Neste caso, o discurso do Presidente Lula foi como sói acontecer com os seus discursos, bastante contraditório. Ele não percebeu, provavelmente, que ele mesmo deu razão aos comentários prévios quando, seguramente seus assessores da Embrapa, colocaram o seguinte texto, explicando o que essa empresa está fazendo na África: “São projetos voltados para a segurança alimentar e nutricional; desenvolvimento da agricultura sustentável e familiar; pesquisa e extensão rural; introdução de variedades agrícolas mais resistentes; diversificação da produção agrícola; implantação de unidades de demonstração e validação de tecnologias agrícolas (fazendas-modelo); merenda escolar; bem como o apoio à aqüicultura e à pesca”. Isso está muito bem! É isso mesmo o que a savana africana precisa agora! Muito razoavelmente a Embrapa, pelo visto, não fala de transformar a savana africana em uma potência exportadora de alimentos. Nem, tampouco, pretende eliminar o pouco que resta da natureza desse continente para produzir bicombustíveis, como o mandatário mencionou insistentemente no seu discurso. Ademais de insensato, propor usar a pouca terra fértil disponível para produzir bicombustíveis num continente assolado pela fome é literalmente indecente.

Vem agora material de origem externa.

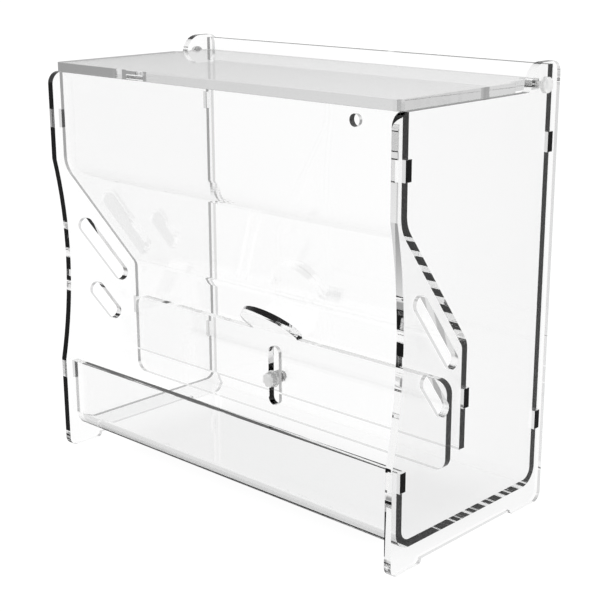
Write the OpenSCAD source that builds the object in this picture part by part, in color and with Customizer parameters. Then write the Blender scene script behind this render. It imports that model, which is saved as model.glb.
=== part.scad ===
// Gravity-feed dispenser bin: flat and bent clear sheets that hold each other by tabs in slots.
// A lid swings on two pins, and a gate slides over the outlet and is clamped by a thumbscrew.
// +X is to the right of a person facing the outlet, +Y to the back, +Z up. The feet stand on z = 0.

/* [Body] */
// Overall width, outer face to outer face of the side panels
body_w = 300; // [220:5:380]
// Overall depth of the side panels
body_d = 150; // [125:5:200]
// Overall height, feet to the top of the hinge ears
body_h = 280; // [230:5:340]
// Thickness of the side panels
side_t = 5; // [4:0.5:6]
// Thickness of the bent sheets
sheet_t = 5; // [4:0.5:6]
// Inner radius of the folds in the bent sheets
bend_r = 7; // [4:0.5:9]
// Inner radius of the chute's upper fold
bend_high_r = 18; // [6:1:24]

/* [Side panels] */
// Length of the front foot
foot_front_l = 28; // [18:1:36]
// Length of the rear foot
foot_rear_l = 33; // [18:1:40]
// Height of the arch between the feet
foot_h = 3; // [2:0.5:6]
// Radius at the toe of each foot
toe_r = 6; // [3:0.5:8]
// Radius at the top front corner
brow_r = 8; // [4:0.5:12]
// How far the upper front edge stands behind the lower one
brow_setback = 1; // [0:0.5:4]
// Depth of the hollow in the front edge
waist_depth = 8; // [2:0.5:8]
// Height at which the hollow starts
waist_low_z = 65; // [50:1:80]
// Distance of the hollow's upper end below the panel's top edge
waist_top_drop = 53; // [20:1:60]
// Radius of the hinge ear
ear_r = 13.1; // [10:0.1:16]
// Radius at the ear's rear corner
ear_heel_r = 7; // [2:0.5:9]
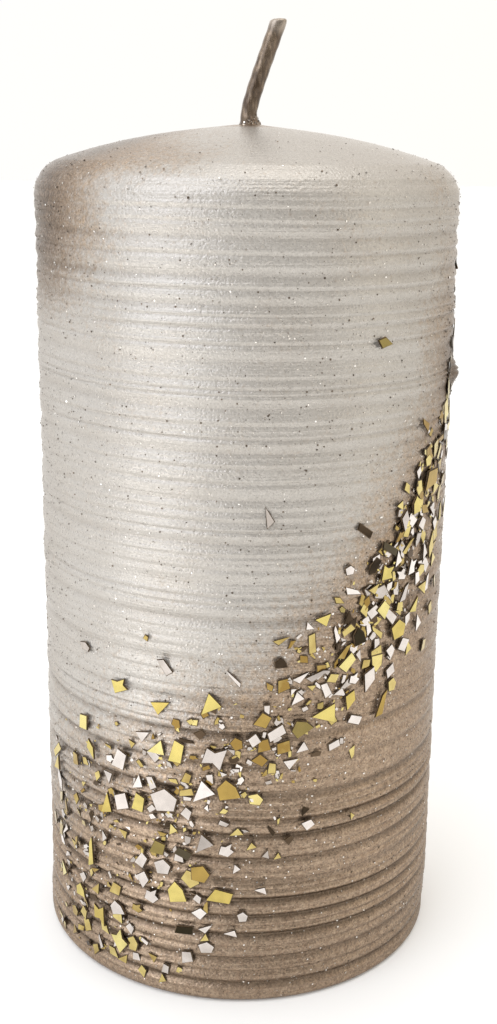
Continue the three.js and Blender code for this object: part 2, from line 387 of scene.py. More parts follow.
def outer_profile():
    """Rows of the coat's outside, from the base edge to the wick: radius, height, angle it faces up."""
    centre, height, dome_angle = shoulder()
    rows = []
    for angle in np.linspace(-math.pi / 2, 0, BASE_ROWS):
        radius = BODY_RADIUS - BASE_EDGE_RADIUS + BASE_EDGE_RADIUS * math.cos(angle)
        rows.append((radius, BASE_EDGE_RADIUS * (1 + math.sin(angle)), angle))
    for up in np.arange(BASE_EDGE_RADIUS, height, WALL_STEP)[1:]:
        rows.append((BODY_RADIUS, up, 0.0))
    for angle in np.linspace(0, dome_angle, SHOULDER_ROWS):
        radius = centre + SHOULDER_RADIUS * math.cos(angle)
        rows.append((radius, height + SHOULDER_RADIUS * math.sin(angle), angle))
    hole = WICK_RADIUS * 0.98
    collar = hole + COLLAR_REACH
    start = math.acos(collar / DOME_RADIUS)
    for angle in np.linspace(dome_angle, start, DOME_ROWS)[1:]:
        radius = DOME_RADIUS * math.cos(angle)
        rows.append((radius, dome_height(radius), angle))
    for share in np.linspace(0, 1, COLLAR_ROWS)[1:]:
        radius = collar - COLLAR_REACH * share
        rows.append((radius, dome_height(radius) + COLLAR_RISE * share**1.6, start))
    return np.array(rows)


def inner_profile():
    """Rows of the coat's inside, from the wick back down to the base."""
    radius = SHOULDER_RADIUS - COAT_THICKNESS
    centre = COAT_INNER_RADIUS - radius
    dome = DOME_RADIUS - COAT_THICKNESS
    height = DOME_TOP - DOME_RADIUS + math.sqrt((dome - radius) ** 2 - centre**2)
    dome_angle = math.acos(centre / (dome - radius))
    rows = []
    for angle in np.linspace(math.acos(WICK_RADIUS / dome), dome_angle, 8):
        rows.append((dome * math.cos(angle), DOME_TOP - DOME_RADIUS + dome * math.sin(angle)))
    for angle in np.linspace(dome_angle, 0, 6)[1:]:
        rows.append((centre + radius * math.cos(angle), height + radius * math.sin(angle)))
    rows.append((COAT_INNER_RADIUS, 0.0))
    return np.array(rows)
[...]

De uma parte o Presidente Lula ofereceu sua contribuição pessoal, mesmo após deixar seu cargo, à campanha de combate à fome no mundo. Mas, ao mesmo tempo, insistiu em que o grandioso projeto de cooperação brasileira para África depende da ajuda que espera receber dos países desenvolvidos. Ou seja, dos mesmos países ricos aos que ele acusa de impor soluções e de estabelecer condições…… Pode?